The next morning, eavesdropping at the breakfast table, I was quite sure that the awkward couple dining next to me was the direct result of a match made on “Interlaken’s hottest dance floor.” 

“Do you drink coffee every morning?” the boy was asking the girl now, continuing on the favorite foods theme. 

“Not every morning,” she said, putting the ball back in his court, “but how can you hate coffee and then, like, drink black coffee? That’s sick.”

Happily, they found common ground over beer’s morning-after appeal. 

“I definitely can’t drink those beers this morning,” she said, “Can you?”

“Screw that,” he obliged.

“I need to go get postcards today,” she continued.

“Go to the skydiving place,” he offered. And they got up to leave.

I was ready to head out, too. Full of nostalgia for my early travel days—and simultaneous relief they were over—I hoisted my backpack and walked through the Balmer’s beer garden, a brown patch of grass in the dead of winter with lonely picnic tables that suggested sunnier times. I wandered out the back gate and away from the bubble of the hostel.
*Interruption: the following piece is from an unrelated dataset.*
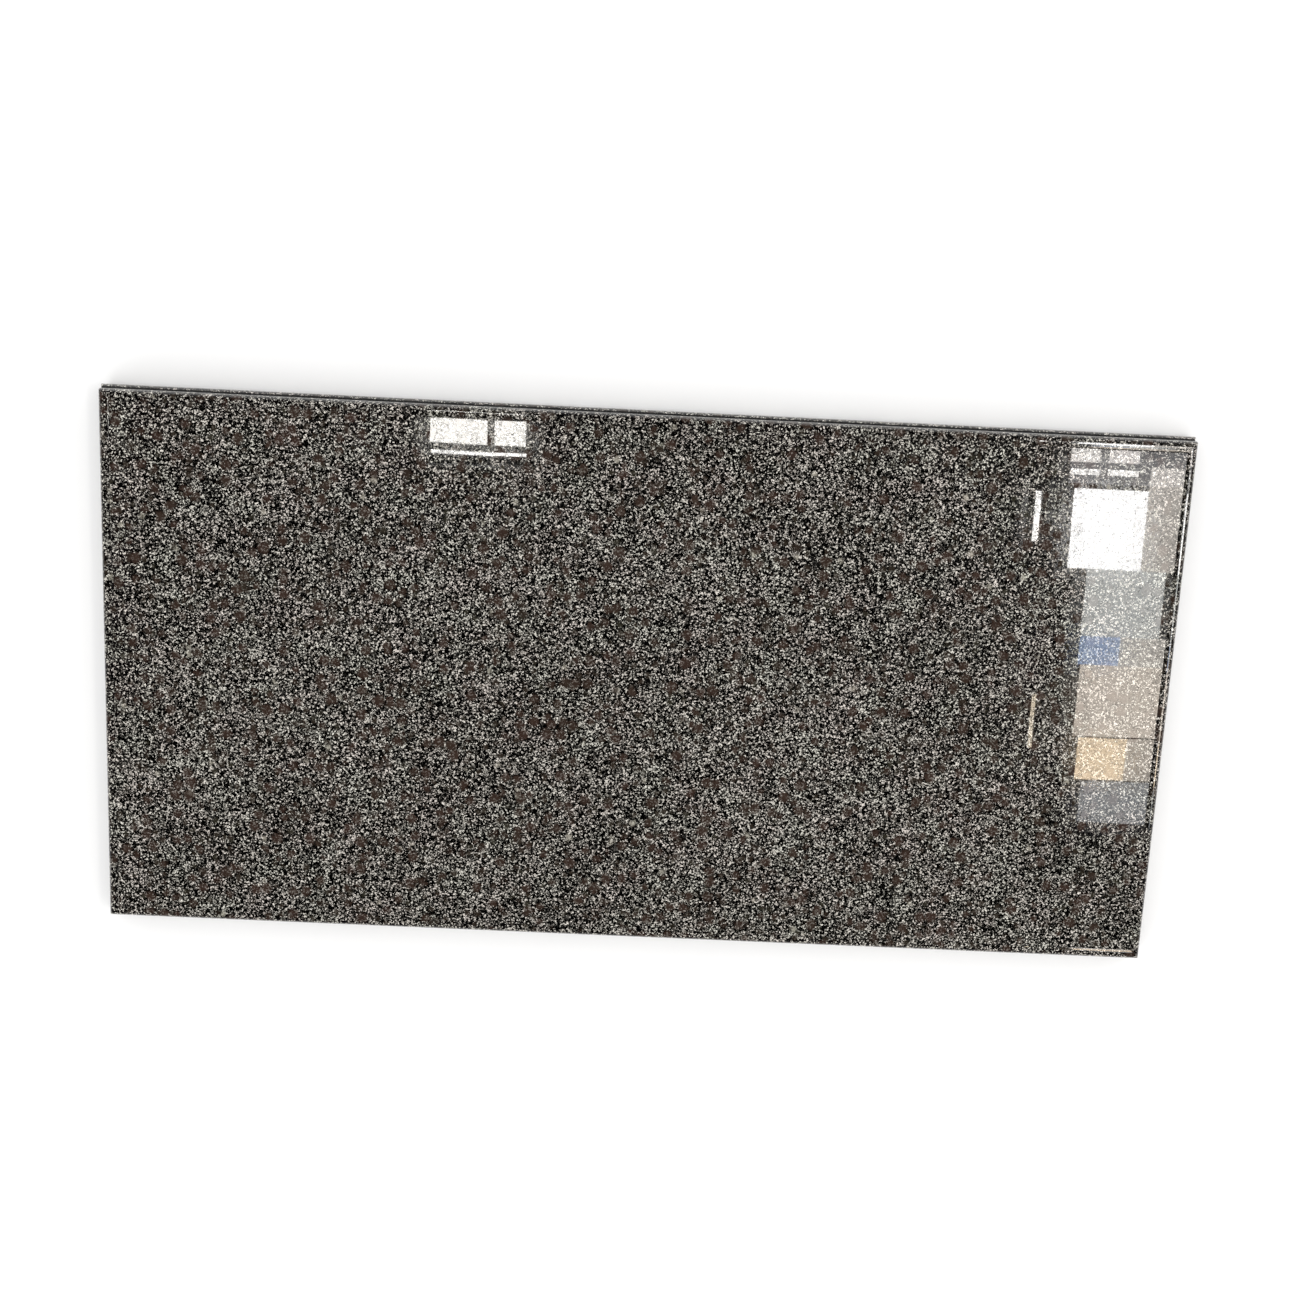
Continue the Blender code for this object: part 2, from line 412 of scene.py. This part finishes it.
def wander(along, wavelengths, seed):
    # a smooth drift between about -1 and 1: the mean of sines of these wavelengths, each at a chance phase
    waves = np.asarray(wavelengths)
    phases = np.random.default_rng(seed).uniform(0.0, 2 * math.pi, len(waves))
    return np.sin(2 * math.pi * along[..., None] / waves + phases).mean(axis=-1) * math.sqrt(len(waves))


def arc(start, end, steps):
    # cosines and sines of even steps from one angle to another, in degrees, as two columns
    angles = np.radians(np.linspace(start, end, steps + 1))[:, None]
    return np.cos(angles), np.sin(angles)


def closedShell(name, places, sawnQuads, sawnCaps):
    # places is rows of rings: quads join each ring to the next, and one flat face closes each end
    rows, columns, _ = places.shape
    index = np.arange(rows * columns).reshape(rows, columns)
    ahead = np.roll(index, -1, axis=1)
    quads = np.stack([index[:-1], ahead[:-1], ahead[1:], index[1:]], axis=-1).reshape(-1, 4)
    mesh = bpy.data.meshes.new(name)
    faces = quads.tolist() + [index[0, ::-1].tolist(), index[-1].tolist()]
    mesh.from_pydata(places.reshape(-1, 3).tolist(), [], faces)

    sawnFaces = np.append(np.broadcast_to(sawnQuads, (rows - 1, columns)).ravel(), sawnCaps)
    slots = np.where(sawnFaces, sawnSlot, 0)
    mesh.polygons.foreach_set("material_index", slots.astype(np.int32))
    mesh.shade_smooth()

    ends = np.zeros(len(mesh.edges) * 2, np.int32)
    mesh.edges.foreach_get("vertices", ends)
    row = ends.reshape(-1, 2) // columns
    rim = (row[:, 0] == row[:, 1]) & ((row[:, 0] == 0) | (row[:, 0] == rows - 1))
    mesh.attributes.new("sharp_edge", "BOOLEAN", "EDGE").data.foreach_set("value", rim)

    shell = bmesh.new()
    shell.from_mesh(mesh)
    bmesh.ops.recalc_face_normals(shell, faces=shell.faces)
    shell.to_mesh(mesh)
    shell.free()
    piece = bpy.data.objects.new(name, mesh)
    bpy.context.scene.collection.objects.link(piece)
    return piece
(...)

Interlaken, and Balmer’s in particular, wasn’t a place I wanted to linger. As I headed to the station to catch my train, the town was waking up. 

A barrel-chested man in rubber boots walked by with a huge pipe crooked like a tire iron in the corner of his mouth. Birds yodeled from the rooftops. And an elderly but able woman ambled along the sidewalk, pulling a canvas roller bag loaded with groceries behind her. “Grüezi,” she said to me as I stepped to the side to allow her to pass. I felt apologetic for being just another American backpacker in her town who’d spent the bulk of my night at Balmer’s, but I was grateful that she’d greeted me all the same.

My thoughts returned to the couple. I imagined them back in the dorm at Balmer’s, under the hostel’s Heidi-esque red and white gingham duvets, the twang of American voices in the hall. Something told me that there was a dawning realization in the back of their minds that where they were was merely a stepping-off point for someplace broader. 

That somewhere beyond the gates of that hostel was a new world waiting to be seen.